CUDA 5.0 (Decode video using NVCUVID) and Performance

Hey guys,

I decided to test the decoding of 720p video (MPEG2) on a variety of graphics devices. In my possession are four devices:

  • Nvidia GeForce 8600 GT (32 cores)
  • Nvidia Tesla C1060 (240 cores)
  • Nvidia GeForce GTX 680 (1536 cores)
  • Nvidia GeForce 560M (192 cores)
    I execute the application of cudaDecodeGL.exe(from SDK) with the parameter of -nointerop and the input file plush1_720p_10s.m2v (is an example).
    Result [Average Rate of Decoding (fps)]:
    Nvidia GeForce 8600 GT (32 cores): ~105 fps
    Nvidia Tesla C1060 (240 cores): ~550 fps
    Nvidia GeForce GTX 680 (1536 cores): ~800 fps
    Nvidia GeForce 560M (192 cores): ~460 fps

The device of Nvidia GeForce GTX 680 is based on the technology of Kepler (GK104), is on board in 1536 cores, it is 48 times more than the 8600 GT or 6 times more than the Tesla 1060. So why are such uneven results? Should we expect a good performance gain in video decoding?

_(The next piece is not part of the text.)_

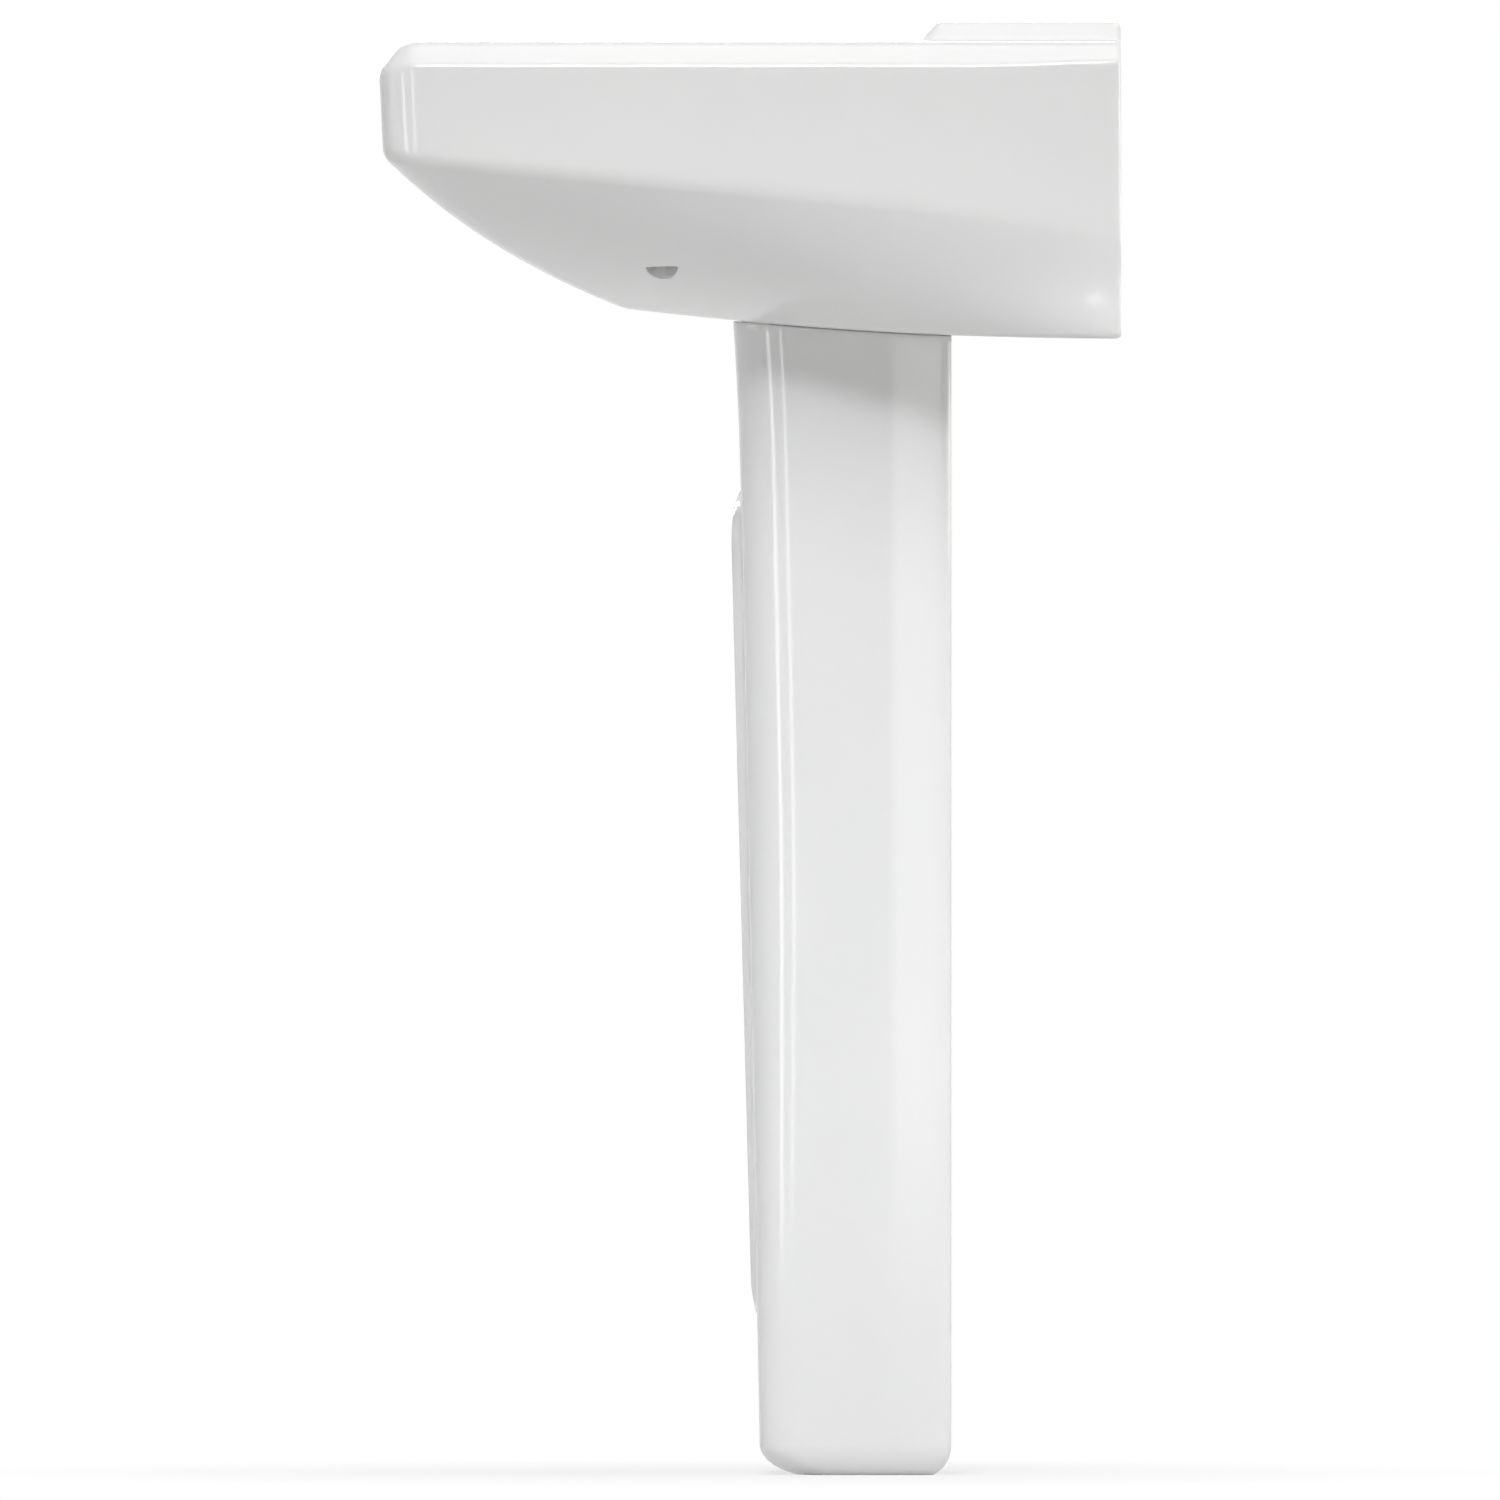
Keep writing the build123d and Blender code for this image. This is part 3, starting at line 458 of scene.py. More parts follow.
class Hull:
    """The basin's hull: U-shaped outlines from the foot to the rim, drawn in by inset.

    An outline is worked out from six values: the y and z of its front, its climb along Y,
    its half widths at the front and past the wall, and the radius of its corners.
    """

    overrun = 40 * MM  # how far past the wall the far half widths are taken
    flank_angle, slope_angle, slope_end_angle = np.radians((26, 31, 20))
    touch_y = 80 * MM  # where the foot's tangent is taken that starts the front slope
    flank_end_share = 0.093  # where the crease's rounding starts, towards the flank's middle
    side_start_share = 0.12  # and where it ends, towards the rim
    cove_from, cove_run = 50 * MM, 130 * MM  # where the cove starts along Y, and fades in over
    rise_run = 90 * MM  # length over which the bevel rises to the wall

    def __init__(self, sizes, inset=0.0, top=None, columns=(28, 11, 111)):
        self.sizes = sizes
        self.wall = sizes.wall
        self.front = shares(columns[0])
        self.arc, self.side = shares(columns[1])[1:], shares(columns[2])[1:]
        foot_front = sizes.foot_front - sizes.wall
        drop = sizes.foot_front_height - sizes.foot_wall_height
        self.curve = drop / (self.wall - foot_front) ** 2
        crease_y = sizes.draft - self.wall
        crease_climb = (sizes.crease_wall - sizes.crease_front) / (self.wall - crease_y)
        touch_climb = -2 * self.curve * (self.wall - self.touch_y)

        def touch_height(y):
            """Height of the tangent to the foot's parabola, lowered by a millimetre."""
            return self.foot_height(self.touch_y) - MM + touch_climb * (y - self.touch_y)

        slope = self.slope_angle
        spare = sizes.foot_front_height - touch_height(foot_front)
        end_y = foot_front + spare / (math.tan(self.slope_end_angle) + touch_climb)
        low_y = end_y + inset / math.sin(slope)
        low_half = self.foot_half_width(end_y) - inset / math.sin(self.flank_angle)
        far_half = self.foot_half_width(self.wall + self.overrun) - inset
        low = (low_y, touch_height(low_y), touch_climb, low_half, far_half, sizes.foot_corner)
        corner = max(sizes.front_corner - inset, sizes.foot_corner)
        half = sizes.half_width - sizes.draft - inset
        lift = inset * (1 / math.cos(slope) - math.tan(slope))
        crease_z = sizes.crease_front + crease_climb * inset + lift
        crease = (crease_y + inset, crease_z, crease_climb, half, half, corner)
        self.low, self.crease = np.array(low), np.array(crease)
        self.upper = self.rim(inset, sizes.deck - sizes.bevel_down if top is None else top)
        rise, run = crease_z - low[1], low_y - crease[0]
        outward = sizes.bulge / math.hypot(rise, run)
        self.middle = (self.low + self.crease) / 2
        self.middle[:2] -= (rise * outward, run * outward)
        self.flank_end = self.crease + (self.middle - self.crease) * self.flank_end_share
        self.side_start = self.crease + (self.upper - self.crease) * self.side_start_share

    def foot_height(self, y):
        """Height of the basin's bottom face: a parabola that is level at the wall."""
        return self.sizes.foot_wall_height + self.curve * (self.wall - y) ** 2

    def foot_half_width(self, y):
        """Half width of the foot at y: a straight line from its front edge to the wall."""
        share = (y - self.sizes.foot_front + self.wall) / (2 * self.wall - self.sizes.foot_front)
        widening = self.sizes.foot_wall_half - self.sizes.foot_front_half
        return self.sizes.foot_front_half + share * widening

    def rim(self, inset, height):
        """Values of a level outline drawn in by inset from the rim."""
        half = self.sizes.half_width - inset
        corner = max(self.sizes.front_corner - inset, 0.5 * MM)
        return np.array([inset - self.wall, height, 0, half, half, corner])

    def outline(self, values, end_y):
        """Right half of outlines: the front, the corner's arc, and the leaning side to end_y."""
        fronts, arcs = len(self.front), len(self.arc)
        share = np.concatenate([self.front, self.arc, self.side])
        values = np.broadcast_to(values, (len(values), len(share), 6))
        y, z, climb, half, far_half, corner = np.moveaxis(values, -1, 0)
        lean = np.arctan2(far_half - half, self.wall + self.overrun - y)
        turn = QUARTER - lean
        tangent = corner * np.tan(turn / 2)
        arc_x = half - tangent + corner * np.sin(turn * share)
        arc_y = y + corner * (1 - np.cos(turn * share))
        start_y = y + corner * (1 - np.cos(turn))
        side_y = start_y + (end_y - start_y) * share
        side_x = half + (side_y - y) * np.tan(lean)
        place = np.arange(len(share))
        on_front, on_arc = place < fronts, place < fronts + arcs
        x = np.where(on_front, share * (half - tangent), np.where(on_arc, arc_x, side_x))
        depth = np.where(on_front, y, np.where(on_arc, arc_y, side_y))
        return np.stack([x, depth, z + climb * (depth - y)], axis=-1)

    def inward(self, distance):
        """Steps in plan that draw a foot outline in: square to it, and across at its end."""
        lean = math.atan2(self.low[4] - self.low[3], self.wall + self.overrun - self.low[0])
        turned = np.concatenate([0 * self.front, self.arc, 0 * self.side + 1]) * (QUARTER - lean)
        along = np.concatenate([0 * self.front, 0 * self.arc, -math.tan(lean) * self.side])
        across = along * np.cos(turned) - np.sin(turned)
        back = along * np.sin(turned) + np.cos(turned)
        return distance * np.stack([across, back, 0 * turned], axis=-1)

    def flank(self, share, end_y):
        """The flank at shares of its height: a parabola, hollowed below the crease at the rear."""
        values = parabola(self.low, self.middle, self.flank_end, share[..., None])
        points = self.outline(values, end_y)
        rearward = smooth((points[..., 1] - self.cove_from) / self.cove_run)
        hollow = np.sin(math.pi * np.clip(1 - share, 0, 1) ** 0.75) ** 2
        points[..., 0] -= self.sizes.cove * rearward * hollow
        return points

    def bevel_lift(self, y):
        """How much higher the bevel's low edge is than at the front.

        It climbs by one S-shaped step round the corner and by a second one to the wall.
        """
        corner = smooth((y + self.wall) / self.sizes.front_corner)
        rear = smooth((y - self.wall) / self.rise_run + 1)
        return self.sizes.bevel_lift * corner + self.sizes.bevel_rise * rear

    def foot_shares(self, end_y, lift=0.0):
        """Shares of the flank's height at which its columns meet the foot, raised by lift."""
        trial = shares(500, 0, 0.6)
        points = self.flank(trial[:, None], end_y)
        above = points[..., 2] - self.foot_height(points[..., 1]) - lift
        first = np.argmax(above > 0, axis=0)
        column = np.arange(above.shape[1])
        low, high = above[first - 1, column], above[first, column]
        return trial[first - 1] + trial[1] * low / (low - high)

    def crease_rows(self, end_y, count):
        """The rounded crease between the flank and the drafted sides."""
        share = shares(count)[:, None, None]
        return self.outline(bezier(self.flank_end, self.crease, self.side_start, share), end_y)

    def on_foot(self, points, lift=0.0):
        """Points put on the foot's surface, raised by lift."""
        height = self.foot_height(points[..., 1:2]) + lift
        return np.concatenate([points[..., :2], height], axis=-1)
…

If you take the other formats such as H.264, the situation is the same, very low productivity Kepler. Why?

Thanks!

Decoding is done by hard wired circuit, not by the 3D rendering pipeline. So only the GPU generation counts, not the number of cores.

I will bring a sample.
Studying the API can specify the type of decoding:

typedef enum cudaVideoCreateFlags_enum {
     cudaVideoCreate_Default = 0x00, // Default operation mode: use dedicated video engines
     cudaVideoCreate_PreferCUDA = 0x01, // Use a CUDA-based decoder if faster than dedicated engines (requires a valid vidLock object for multi-threading)
     cudaVideoCreate_PreferDXVA = 0x02, // Go through DXVA internally if possible (requires D3D9 interop)
     cudaVideoCreate_PreferCUVID = 0x04 // Use dedicated video engines directly
} CudaVideoCreateFlags;

In the example you can specify this in mind the parameters:

printf (" t-decodecuda - Use CUDA for MPEG-2 (Available with 64 + CUDA cores)  n");
printf (" t-decodedxva - Use VP for MPEG-2, VC-1, H.264 decode.  n");
printf (" t-decodecuvid - Use VP for MPEG-2, VC-1, H.264 decode (optimized)  n");

Will review the results of two modes of operation (software (-decodecuda) and hardware (-decodecuvid) decoding):
[Call cudaDecodeGL: cudaDecodeGL.exe -nointertop -decodecuda/-decodecuvid plush1_720p_10s.m2v]
Device: GeForce 8600 GT -decodecuda: 105 fps -decodecuvid: 140 fps
Device: Tesla C1060 -decodecuda: 565 fps -decodecuvid: 140 fps
Device: GeForce GTX 460 -decodecuda: 715 fps -decodecuvid: 210 fps
Device: GeForce GTX 680 -decodecuda: 810 fps -decodecuvid: 370 fps

As can be seen for the GeForce 8600 GT Software decoding loses hardwar decoding, as the number of cores of the device is less than 64. All logical.
The more a nuclear device by decoding using CUDA wins (hardwar decoding loses). And then all logical.

But I am not to understand why Kepler (GeForce GTX 680) gives a small result for CUDA decoding …